Too much to write, always. One year ago was "the breakup", the "suicide attempt", the "recovery". The time I drove my car the to the train yard at 4 a.m. I sat parked, watching a train cross my path 100 yards ahead and I pressed the pedal to the floor. I was building speed, faster, faster. Finally realizing what I was doing, I slammed on my brakes and skidded to a stop 20 feet from the moving train. Form there I could read the words printed in large letters on the cylindrical cargo: PROPANE.

Almost a year ago to the day, or week. I moved into my parent's house in Olympia. I stopped eating. I slept for days, and I cried when I was awake. I was sick and in pain. Soon I was sitting in a brightly lit room with a blonde psychiatrist with very clear blue eyes. My dad told me I would get fixed up. He said he just wanted to see me smile again. The doctor told me to write things down. I started taking Paxil. 20mg at first. Too much. They gave me too much with good reason. It was the only way to keep me out of trouble - out of shadows. I didn't mind the feeling of living in a dream, but the fact that it made me so happy scared me, so I cut down to 10mg. At that point I moved in with Beth in her little one bedroom apartment near the Catholic school I attended when I was 6. We were sitting by the lake, the boat launch public access where the hippies and the poor families play. We lie on towels across gravel with bees and dog shit all around us. It was a great time and we loved it. I was doing great.

I began hanging out with Jawn and Stephen every day, which became partying every day. Lots and lots of beer. Fun and fun. I never drank beer before. Now it had replaced meals. Anton came down from Tacoma and would hang out with us. We got him to break "edge" and drink with us and everything was great. Soon it was into the Black House with all of us: Stephen, Jawn, Jawn's sister Katie, Me, Anton, Michael, Cherish, Zack, Megan. Cherish left. Cats stayed. Anton and I painted my room yellow with a teal ceiling, pink clouds, an octopus lady, a dead rabbit and a hot dog by Walker. I started working at Izzy's Pizzeria with Beth and Maggie and I started my last quarter at community college. I dyed my hair black, we got a short, black lab-mix named Cezar and I stopped taking Paxil. I felt like shit. I stayed busy with school and work, and things were good, but then an accumulation of events led to some bad stuff between me and Stephen and I left that night and moved into my parent's house again. Cezar was gone. We hoped his new family would be as good to him as we had wanted to be.I kept working at Izzy's and finished school. I had my wisdom teeth pulled and took lots of Vicodin, which was a great feeling. Anton and I adopted two kittens that were free. They hissed at us when we picked them up. The boy was orange and we named him Kavi Xiu. The girl was black and white and we named her Mika Mae. I quit working at Izzy's in December, and I hope that place burns to the ground. Worst conglomeration of everything I hate about America. Fat, disgusting, God-fearing republicans eating their clogged arteries to their capacity, yelling at their kids and leaving a pocket-change tip.

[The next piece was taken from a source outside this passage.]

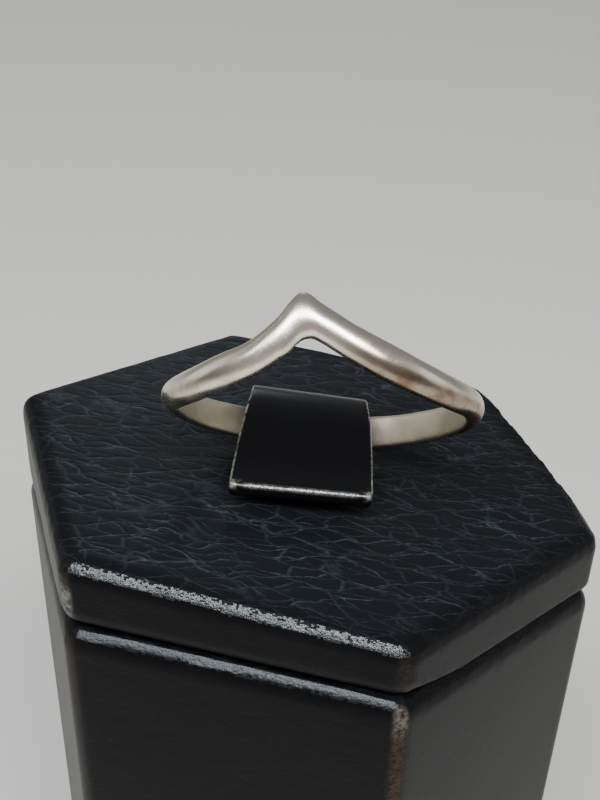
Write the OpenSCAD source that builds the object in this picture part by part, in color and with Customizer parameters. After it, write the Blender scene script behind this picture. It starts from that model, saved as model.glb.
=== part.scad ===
// Plain wishbone ring held by the strip clip of a hexagonal display stand.
// Millimetres. +Z is up, the stand's foot is at Z = 0 and its axis is the Z axis. The front is -Y:
// one flat face of the stand looks that way, and so do the clip's tongue and the ring's peak.

/* [Ring] */
// Inside diameter of the ring
inner_diameter = 17.5; // [16:0.1:19]
// Thickness of the band at its roundest
band_thickness = 1.15; // [1:0.05:1.5]
// Angle between the ring's plane and the cap's top
ring_lean = 38.2; // [34:0.1:42]
// Turn of the ring's lean away from the stand's front
ring_turn = 19.6; // [15:0.1:25]
// Turn of the peak round the ring's own axis
peak_turn = -19.2; // [-30:0.1:0]
// Place of the ring's middle on the cap, to the right
ring_x = 1.3; // [1:0.05:2]
// Place of the ring's middle on the cap, to the back
ring_y = -5.05; // [-6:0.05:-5]

/* [Clip] */
// Width of the strip at its foot and bend
clip_width = 7.9; // [6:0.1:9]
// Width of the strip at its free end
tongue_width = 9.0; // [8:0.1:10]
// Turn of the strip away from the stand's front
clip_turn = 10.6; // [5:0.1:15]
// Sideways tilt of the strip, right side up
clip_tilt = 1.2; // [0:0.1:3]
// Angle by which the free end is out of square
tongue_skew = 4.2; // [0:0.1:5]
// Shift of the strip's middle line to the right
clip_shift = -0.1; // [-1:0.05:1]

/* [Stand] */
// Height of the stand along its axis
stand_height = 60; // [40:1:90]
// Width of the cap from corner to corner
cap_across = 40.6; // [38:0.2:60]
// Thickness of the cap at its middle, measured straight down
cap_thickness = 6.0; // [5.5:0.1:8]
// Slope of the cap's top
cap_slope = 12.0; // [8:0.1:14]
// Direction in which the cap's top climbs
cap_climb = 246; // [235:1:260]
// Slope of the pillar's top, which the cap's underside follows
pillar_slope = 14.9; // [10:0.1:16]
// Direction in which the pillar's top climbs
pillar_climb = 262; // [245:1:265]
// How far the pillar's corners stand out beyond the cap's
pillar_outset = 0.15; // [-1:0.05:0.5]
// Roundness of the cap's upper edges
cap_edge = 1.0; // [0.5:0.1:1.2]
// Roundness of the cap's lower edges
cap_under_edge = 0.4; // [0.2:0.1:1]
// Roundness of the cap's upright corners
cap_corner = 1.5; // [1.3:0.1:3]
// Roundness of the pillar's shoulder
pillar_edge = 1.2; // [0.5:0.1:1.3]
// Roundness of the pillar's upright corners
pillar_corner = 1.5; // [1.4:0.1:3]

/* [Fit] */
// Gap kept between pieces that rest on each other
rest_gap = 0.1; // [0.05:0.01:0.2]
// Gap round the strip's foot in its slot
slot_gap = 0.12; // [0.08:0.01:0.2]
// Depth of the strip's foot in the cap
foot_depth = 3; // [2:0.1:3.2]

/* [Hidden] */

silver = "#b9b4a8";
leatherette = "#1b1b1f";

inner_r = inner_diameter / 2;
cap_r = cap_across / 2;
pillar_r = cap_r + pillar_outset;
corners = [0:60:300];

// The band, a row for each station from the peak round to the back of the shank. Each arm has its
// own rise of the band's middle above the ring's plane, because the left arm curves more.
LEFT = 1;
RIGHT = 2;
WIDTH = 3;
band = [
    // angle, left rise, right rise, width
    [0, 3.79, 3.79, 2.05],
    [8, 2.34, 3.01, 1.93],
    [18, 1.23, 2.11, 1.96],
    [30, 0.62, 1.30, 2.09],
    [45, 0.15, 0.61, 2.05],
    [62, 0.07, 0.24, 1.96],
    [85, 0.30, 0.24, 1.84],
    [120, 0.28, 0.26, 2.09],
    [180, 0.00, 0.00, 2.20]
];
// The angle over which the peak is rounded, on its top and in the notch below it
peak_round = 3.3;
notch_round = 4.3;
// An arm's slope is taken over a short step, and evened out over the peak
slope_step = 0.5;
slope_round = 6;
// The band's sides are upright up to this height above its flat inside
side_height = 0.3;
// The flat inside and its rounded edge, as shares of the band's half width
flat_share = 0.8;
edge_share = 0.93;
edge_out = 0.1;

// The clip's middle line, a row for each bend, from the foot over the shank to the free end
FORWARD = 0;
HEIGHT = 1;
THICK = 2;
strip = [
    // forward, height, thickness
    [-4.10, -foot_depth, 0.80],
    [-4.10, 0, 0.80],
    [-4.10, 1.40, 0.80],
    [-3.60, 2.65, 0.80],
    [-2.60, 3.35, 0.80],
    [-1.30, 3.65, 0.80],
    [0.60, 3.45, 0.85],
    [3.00, 2.70, 0.90],
    [5.50, 1.85, 1.00],
    [7.35, 1.50, 1.05]
];
strip_steps = 5;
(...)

That summer was a lifetime. I spent all my time running. To rooftops and front yards and playgrounds, fucked up on too much booze and painkillers. It was a crazy mess, but it was necessary, in the way that it is necessary to sedate a dog with a broken spine.

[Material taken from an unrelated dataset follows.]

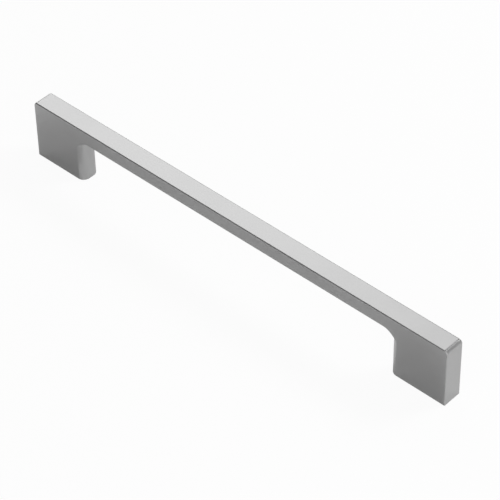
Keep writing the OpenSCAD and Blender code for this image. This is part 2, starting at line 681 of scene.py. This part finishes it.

In January Anton and I visited New York City. I wanted to keep going to school to study film and we wanted to see what it would be like to live in the city. We moved to Brooklyn in February. The projects. Bedford-Stuyvesent. Dangerous enough that our taxi driver complained about taking us home at night. We were only there for about two weeks when we found a better apartment at the Morgan stop on the L train for $1400 a month. Anton started a job at a deli in Park Slope where he made fruit smoothies for $8 an hour. I worked as a host/waitress/busser/whatevertheyneeded at a pizza place called Fornino's on Bedford Avenue where I received an undisclosed envelope of cash every week. I started an internship at VICE magazine, when I met Dan, John James, Lauren, Dana and Chris Roberts. I moved over to VICE films (VBS) and Dan got me a job at IAG in Manhattan where I watched TV for 4-6 hours a day a wrote survey questions to help track the effectiveness of product placement. That job was stupidly easy, but I was afraid of getting stuck there for too long. Anton and I made friends with people living in our Dominican Republic neighborhood. We met kids from Seattle, Georgia, Michigan. Oliver gave us lots of free alcohol and weed at the Royal Oak and always promised us a good time, though it usually consisted of watching him play video games or practice guitar. Harlan invited us to parties with free alcohol and funny kids who chase geese with bells for a living. Carter painted erratic and amazing pictures of random people and objects on huge canvases, and talked and acted with the same chaotic nature of his paintings. Dan and Katie were our couple friends, they were always sweet, generous, lovey-dovey and fun (now married.) Hayden moved into the apartment with Anton and me, and our house became a vegantropolis.

New York is a strange place to walk around alone at night. On Saturday nights, when you get off work at around 1am, you walk down Park Avenue through the crowds of the drunk well-to-do in their high heels and button-ups that cost more than my paycheck. You imagine people jumping from the 40 story buildings beside you, landing flat on your head and you hunch over as you walk. You think about the things you love about the city: the amazing food, the culture, the nightlife, the diversity. Then you smell vomit and garbage and sweat and shit. It hits you in the face like a soggy brick and it makes you miss home. We explored the city and we ran out of cash. Anton's parents helped us get by- bought us furniture, paid most of the rent, and eventually ended up paying for us to move out. We left the city and now we sleep with the trees. Only last week I could see the Empire State Building from my bedroom window. Now I have a much better view.